Everyone complain about the power button location, but what if you put the mini upside down?!
Is their a thermals deficit in doing so?
It might be best for the WiFi too.
I wonder and would love to see you load test and compare.
Will it's base variant be enough for development purposes?
> If only they didn't put the power button on the bottom.
At only 3-4 W idle, why would you ever need to turn it off? ;)
It may go to standby automatically, then when you don't have keyboard and mouse connected to it, you would want to enable it with a button.
That was my reaction to all the fuss. Mine’s unlikely ever to be switched off or needing a restart in some other way than via the OS. I suppose some people struggled to find anything else to criticise!
If I'm reading about HPL correctly, it's only using the CPU cores. If you had tasks/computational load that could use both GPU & CPU cores, that Efficiency would go up even more.

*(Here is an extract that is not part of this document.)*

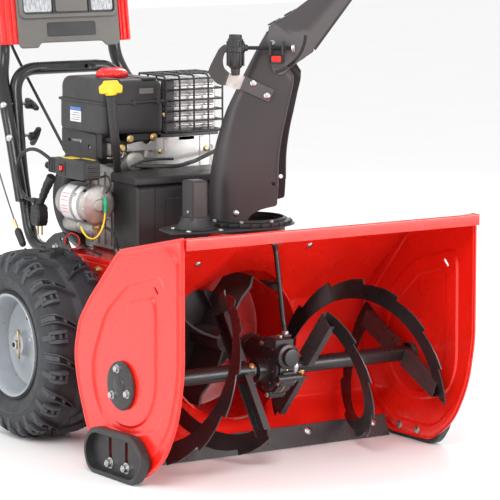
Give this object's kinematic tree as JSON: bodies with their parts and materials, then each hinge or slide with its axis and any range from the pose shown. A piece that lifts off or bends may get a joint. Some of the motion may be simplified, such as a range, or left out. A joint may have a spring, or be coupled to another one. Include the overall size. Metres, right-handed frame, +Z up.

The stock unit with 16 GB ram, and gigabit ethernet idles at 3 watts. The M4 Pro Mac mini (24 GB ram, gigabit ethernet) idles at around 3.5 Watts. Not sure if it's the additional ram, the 10GbE or both that is using up an additional watt at idle.
M4 Pro Mac mini also has the ability to set the power to "High Performance" which runs the fans more aggressively to keep the CPU/GPU from Throttling.